--- WHAT YOU ARE ASKED TO DO ---
Set down word for word each line from the start of the listing through the line that contains "length + shape", both included.

--- DATA SHOWN ---
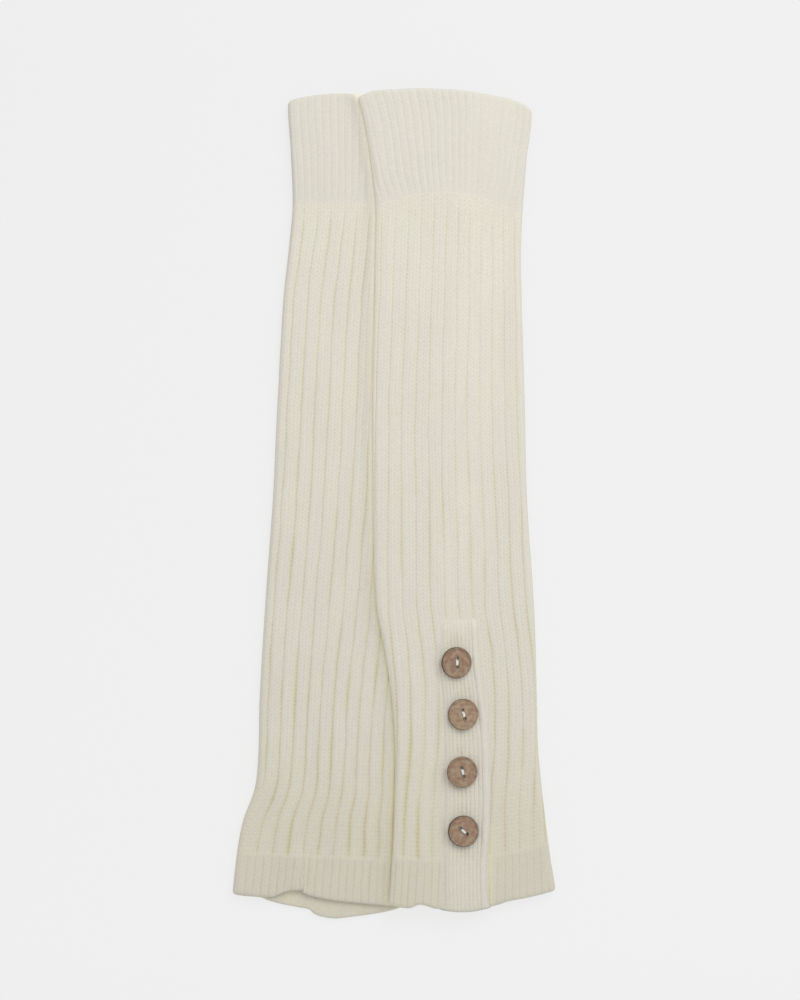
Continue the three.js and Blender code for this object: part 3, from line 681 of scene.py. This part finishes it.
button = {
    "places": [(30.65, -79.6, 0), (34.05, -105.4, 18), (33.6, -134.2, 14), (34.25, -163.7, 50)],
    "radius": 7.8,
    "thickness": 3.0,
    "dish": 0.5,
    "holeRadius": 1.0,
    "holeSpacing": 4.4,
    "holeEase": 0.12,     # how much wider a hole is at its mouth
    "dishRim": 0.4,       # from the dish's flat deck to the first point of the profile
    "edge": (7.3, 7.55),  # where the dark outer edge begins and is full
    "groove": (6.75, 0.15, 0.25),   # the thin line in the rim: its radius, reach and strength
    # outside the dish: radius and height, from the dish's edge round to the underside
    "profile": [(6.6, 2.5), (6.75, 2.53), (6.9, 2.68), (7.05, 2.82), (7.2, 2.87), (7.35, 2.82), (7.55, 2.6),
                (7.72, 2.2), (7.8, 1.65), (7.76, 1.1), (7.6, 0.6), (7.3, 0.25), (6.7, 0.0)],
    "ring": [0.8, 0.55, 0.2, 1.0],      # how dark each button's edge is
    "tone": [0.1, 0.8, 0.35, 0.3],     # how light its wood is
    "grain": [(3.1, 0.4), (1.2, 2.6), (6.3, 5.2), (4.4, 8.9)],   # which part of the wood it shows
}


def frontHeight(x, y):
    return 2 * half + groundAt(rightWarmer, x, y) + swellAt(rightWarmer, x, y)


def hemEdge(x):
    # where the right hem's front edge is, at a place across
    length = rightWarmer["length"]
    left, right = rightWarmer["leftAt"](length), rightWarmer["rightAt"](length)
    u = (x - left) / (right - left)
    shape = rightWarmer["tiltAt"](length) * (u - 0.5) + rightWarmer["archAt"](length) * (1 - (2 * u - 1) ** 2)
    return rightWarmer["top"] - length + shape - rightWarmer["frontDropAt"](u)


def bandPull(x, y):
    # each button gathers the cloth: how far it draws the ribs in, how it dips and puckers there,
    # and how much its gutters open above and below
    drawn, dip, near, opened = 0, 0, 0, 0
    for cx, cy, turn in button["places"]:
        dx, dy = x - cx, y - cy
        away = math.hypot(dx, dy)
        drawn -= 0.16 * dx * math.exp(-(away / 9) ** 2)
        dip += 0.06 * math.exp(-((away - 9.2) / 2.2) ** 2) - 0.45 * (1 - smoothStep(5, 8, away))
        near = max(near, math.exp(-(away / 14) ** 2))
        opened = max(opened, math.exp(-((abs(dy) - 11) / 3.5) ** 2 - (dx / 4.5) ** 2))
    return drawn, dip, near, opened


def bandProfile():
    # across the band from its sewn side: share of the width, recess, gutter and stitch column
    ribbed = 1 - band["selvedge"]
    profile = []
    for k in range(band["ribs"]):
        for phase in band["phases"]:
            gutter = math.exp(-(min(phase, 1 - phase) / band["ribSpread"]) ** 2)
            column = k + phase
            profile.append((ribbed * column / band["ribs"], band["ribDepth"] * gutter, gutter, column))
    for i in range(13):
        t = i / 12
        gutter = math.exp(-(t / 0.07) ** 2)
        crown = -0.35 * math.sin(math.pi * min(1, t / 0.8)) ** 0.8
        over = (band["thickness"] + 0.9) * smoothStep(0.45, 1, t) ** 1.2
        profile.append((mix(ribbed, 1, t), 0.3 * gutter + crown + over, gutter, band["ribs"] + 2 * t))
    return profile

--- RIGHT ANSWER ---
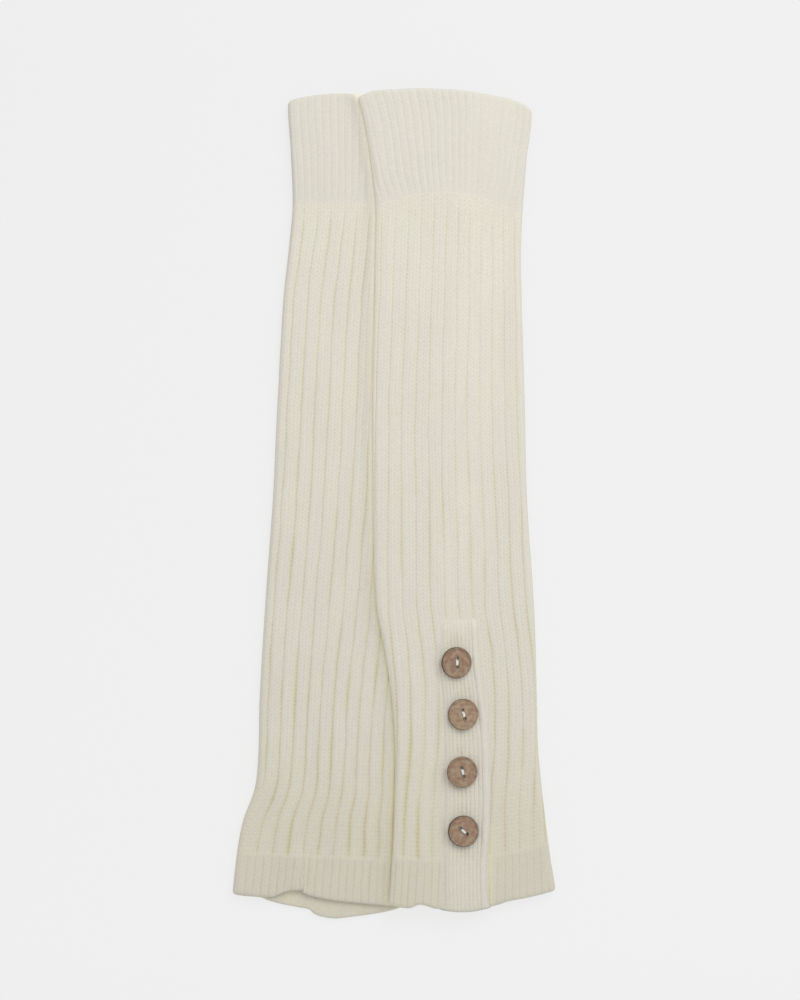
Continue the three.js and Blender code for this object: part 3, from line 681 of scene.py. This part finishes it.
button = {
    "places": [(30.65, -79.6, 0), (34.05, -105.4, 18), (33.6, -134.2, 14), (34.25, -163.7, 50)],
    "radius": 7.8,
    "thickness": 3.0,
    "dish": 0.5,
    "holeRadius": 1.0,
    "holeSpacing": 4.4,
    "holeEase": 0.12,     # how much wider a hole is at its mouth
    "dishRim": 0.4,       # from the dish's flat deck to the first point of the profile
    "edge": (7.3, 7.55),  # where the dark outer edge begins and is full
    "groove": (6.75, 0.15, 0.25),   # the thin line in the rim: its radius, reach and strength
    # outside the dish: radius and height, from the dish's edge round to the underside
    "profile": [(6.6, 2.5), (6.75, 2.53), (6.9, 2.68), (7.05, 2.82), (7.2, 2.87), (7.35, 2.82), (7.55, 2.6),
                (7.72, 2.2), (7.8, 1.65), (7.76, 1.1), (7.6, 0.6), (7.3, 0.25), (6.7, 0.0)],
    "ring": [0.8, 0.55, 0.2, 1.0],      # how dark each button's edge is
    "tone": [0.1, 0.8, 0.35, 0.3],     # how light its wood is
    "grain": [(3.1, 0.4), (1.2, 2.6), (6.3, 5.2), (4.4, 8.9)],   # which part of the wood it shows
}


def frontHeight(x, y):
    return 2 * half + groundAt(rightWarmer, x, y) + swellAt(rightWarmer, x, y)


def hemEdge(x):
    # where the right hem's front edge is, at a place across
    length = rightWarmer["length"]
    left, right = rightWarmer["leftAt"](length), rightWarmer["rightAt"](length)
    u = (x - left) / (right - left)
    shape = rightWarmer["tiltAt"](length) * (u - 0.5) + rightWarmer["archAt"](length) * (1 - (2 * u - 1) ** 2)
    return rightWarmer["top"] - length + shape - rightWarmer["frontDropAt"](u)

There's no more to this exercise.